Hackett Publishing Company
- Founded: 1972
- Country of origin: United States
- Headquarters location: Indianapolis
- Distribution: Self-distributed (US) Gazelle Book Services (UK) NewSouth Books (Australia)
- Publication types: Books
- Official website: www.hackettpublishing.com

= Hackett Publishing Company =

American academic publishing house

Hackett Publishing Company, Inc. is an academic publishing house located in Indianapolis, Indiana. It was originally founded and located near Harvard University in Cambridge, Massachusetts. Since beginning operations in 1972, Hackett has concentrated mainly on the humanities, especially classical and philosophical texts. Many Hackett titles are used as textbooks, making the company very visible at American universities. Their publications are distinguished by their high quality and extensive commentary.
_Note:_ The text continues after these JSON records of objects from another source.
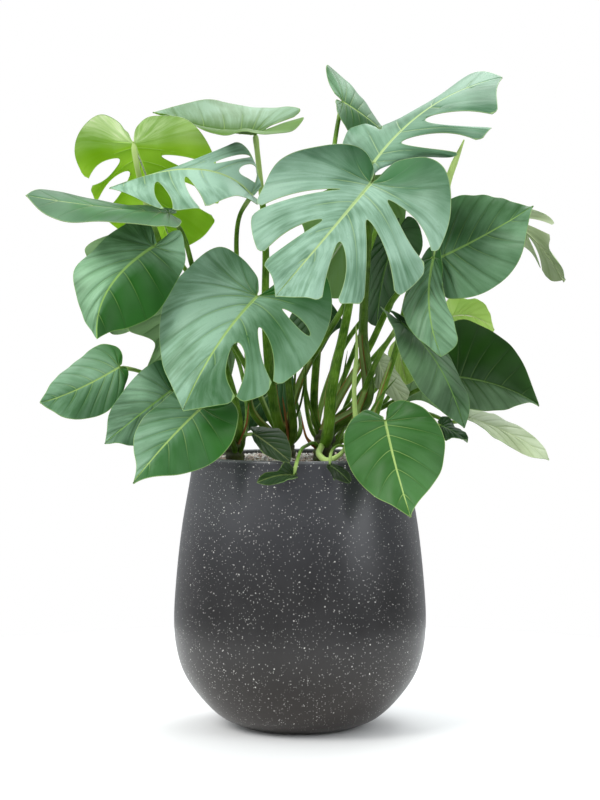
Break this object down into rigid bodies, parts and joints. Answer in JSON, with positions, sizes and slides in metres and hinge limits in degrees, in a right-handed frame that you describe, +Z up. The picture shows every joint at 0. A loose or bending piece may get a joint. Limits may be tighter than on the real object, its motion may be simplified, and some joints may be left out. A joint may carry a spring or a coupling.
{
  "type": "potted swiss cheese plant",
  "caption": "Swiss cheese plant with slit and whole leaves on long arching stalks, standing in a round-bellied dark speckled pot with soil and a gravel top dressing.",
  "frame": {"origin": "middle of the pot's flat foot, on the surface that it stands on", "axes": "+Z up along the pot's axis, -Y towards the side that most leaves face, +X to the right as seen from there"},
  "size_m": [0.8334, 0.4691, 1.0763],
  "materials": {
    "planter": "matte charcoal with fine white speckles",
    "soil": "crumbly potting mix of peat and bark",
    "gravel": "loose granules, white, grey and pinkish",
    "crown": "leaf bases and dried sheaths, satin",
    "stalk": "smooth green stalk, satin",
    "leaf_pale": "glossy leaf reflecting a pale sky",
    "leaf_fresh": "glossy fresh green leaf",
    "leaf_deep": "glossy deep green leaf",
    "leaf_dark": "satin dark green leaf",
    "leaf_backlit": "matte yellow-green underside",
    "leaf_young": "thin young leaf, satin"
  },
  "bodies": {
    "root": {"planter": "planter", "potting_soil": "soil", "gravel_top_dressing": "gravel", "crown_centre": "crown", "crown_right": "crown", "crown_left": "crown", "crown_middle": "crown", "crown_back": "crown", "blade_front_centre": "leaf_pale", "blade_centre_left": "leaf_fresh", "blade_left": "leaf_deep", "blade_front_right_low": "leaf_fresh", "blade_left_low": "leaf_fresh", "blade_backlit": "leaf_backlit", "blade_far_left": "leaf_pale", "blade_top_left": "leaf_pale", "blade_upper_left": "leaf_pale", "blade_top_right": "leaf_pale", "blade_top_centre": "leaf_fresh", "blade_right": "leaf_deep", "blade_far_right": "leaf_dark", "blade_right_centre": "leaf_deep", "blade_right_low": "leaf_dark", "blade_right_dark": "leaf_dark", "petiole_front_centre": "stalk", "petiole_centre_left": "stalk", "petiole_left": "stalk", "petiole_front_right_low": "stalk", "petiole_left_low": "stalk", "petiole_backlit": "stalk", "petiole_far_left": "stalk", "petiole_top_left": "stalk", "petiole_upper_left": "stalk", "petiole_top_right": "stalk", "petiole_top_centre": "stalk", "petiole_right": "stalk", "petiole_far_right": "stalk", "petiole_right_centre": "stalk", "petiole_right_low": "stalk", "petiole_right_dark": "stalk", "leaf_left_low_back": "leaf_deep", "leaf_far_left_low": "leaf_fresh", "leaf_young_pale": "leaf_young", "leaf_right_lowest": "leaf_young", "leaf_right_small": "leaf_dark", "leaf_rim_left": "leaf_fresh", "leaf_rim_front": "leaf_deep", "leaf_rim_dark": "leaf_dark", "leaf_crumpled": "leaf_dark", "leaf_back_pale": "leaf_young", "leaf_back_olive": "leaf_dark", "leaf_back_centre": "leaf_dark", "leaf_back_low": "leaf_deep", "leaf_back_left": "leaf_fresh", "leaf_back_high": "leaf_pale", "leaf_back_right_low": "leaf_deep", "leaf_back_left_low": "leaf_deep", "leaf_back_upper_left": "leaf_fresh", "leaf_back_upper_right": "leaf_deep", "rolled_new_leaf": "leaf_young"}
  },
  "joints": []
}
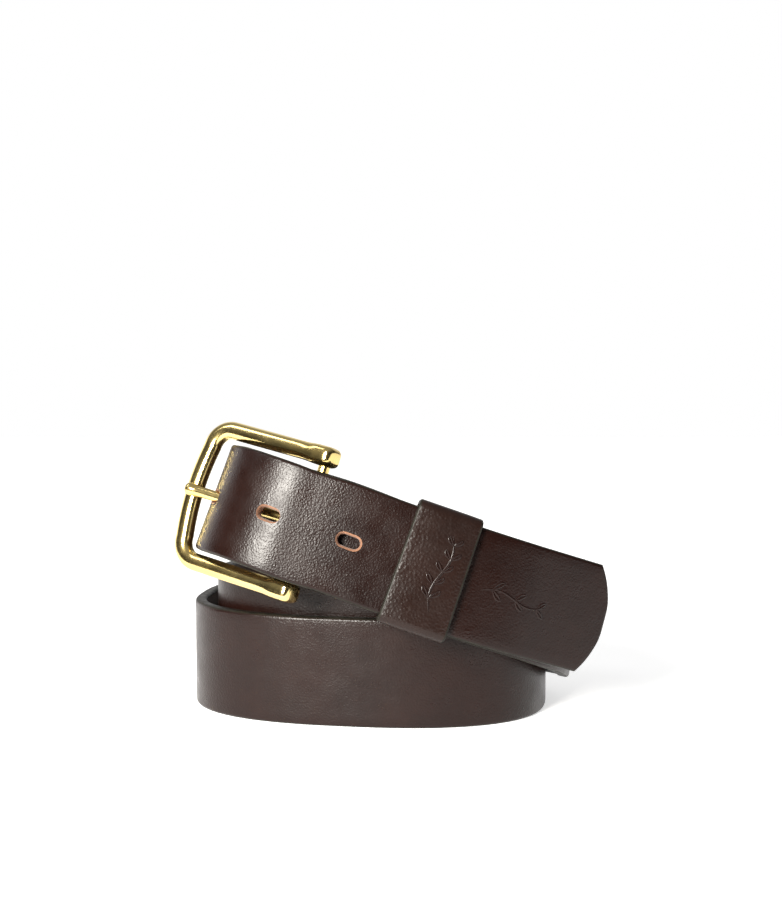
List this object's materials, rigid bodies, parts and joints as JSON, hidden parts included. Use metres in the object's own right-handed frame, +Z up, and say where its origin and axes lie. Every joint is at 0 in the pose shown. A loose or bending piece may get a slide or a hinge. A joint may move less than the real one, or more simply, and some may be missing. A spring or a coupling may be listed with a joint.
{
  "type": "leather belt",
  "caption": "Brown leather belt, buckled and rolled into a coil that stands on edge, with a frame buckle, prong, punched holes and a sliding keeper.",
  "frame": {"origin": "centre of the belt's bounding box, on the surface the coil stands on", "axes": "+Z up across the strap's width, the coil's front wrap and the buckled overlap face -Y, the buckle is at -X and the strap's tip at +X"},
  "size_m": [0.1502, 0.121, 0.1042],
  "materials": {
    "strap_leather": "satin, fine pebbled grain, burnished edges",
    "keeper_leather": "satin, fine pebbled grain",
    "steel_wire": "drawn wire",
    "buckle_brass": "polished solid brass",
    "screw_brass": "turned brass"
  },
  "bodies": {
    "strap_body": {"strap": "strap_leather", "screw_post_1": "screw_brass", "screw_post_2": "screw_brass", "screw_post_3": "screw_brass", "screw_post_4": "screw_brass", "binding_screw_1": "screw_brass", "binding_screw_2": "screw_brass", "binding_screw_3": "screw_brass", "binding_screw_4": "screw_brass"},
    "buckle_body": {"buckle_frame": "buckle_brass", "heel_bar": "buckle_brass"},
    "prong_body": {"prong": "buckle_brass"},
    "keeper_body": {"keeper_loop": "keeper_leather", "keeper_staple": "steel_wire"}
  },
  "joints": [
    {"name": "buckle_hinge", "type": "hinge", "parent": "strap_body", "child": "buckle_body", "pos_m": [-0.02817, -0.04188, 0.07116], "axis": [0.2913, 0.138, 0.9466], "range_deg": [-1, 1]},
    {"name": "prong_hinge", "type": "hinge", "parent": "buckle_body", "child": "prong_body", "pos_m": [-0.02817, -0.04188, 0.07116], "axis": [0.2913, 0.138, 0.9466], "range_deg": [0, 0.9]},
    {"name": "keeper_slide", "type": "slide", "parent": "strap_body", "child": "keeper_body", "axis": [0.9403, 0.0518, -0.3365], "range_m": [-0.0015, 0.0015]}
  ]
}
While Hackett titles are generally recognized for their simple covers (consisting of the title and the author on a plain solid color background), more recent editions of classical (particularly Greek and Latin) works have been notable for their anachronistic use of modern photographs as covers. For example, an image of the Vietnam Veterans Memorial adorns the Hackett edition of Virgil's Aeneid, while Robert F. Sargent's famous photograph of the Allies storming the beaches of Normandy during D-Day is used with Homer's Iliad. Their issue of the Republic has for its cover "The Weather Project," photographed by Jens Ziehe.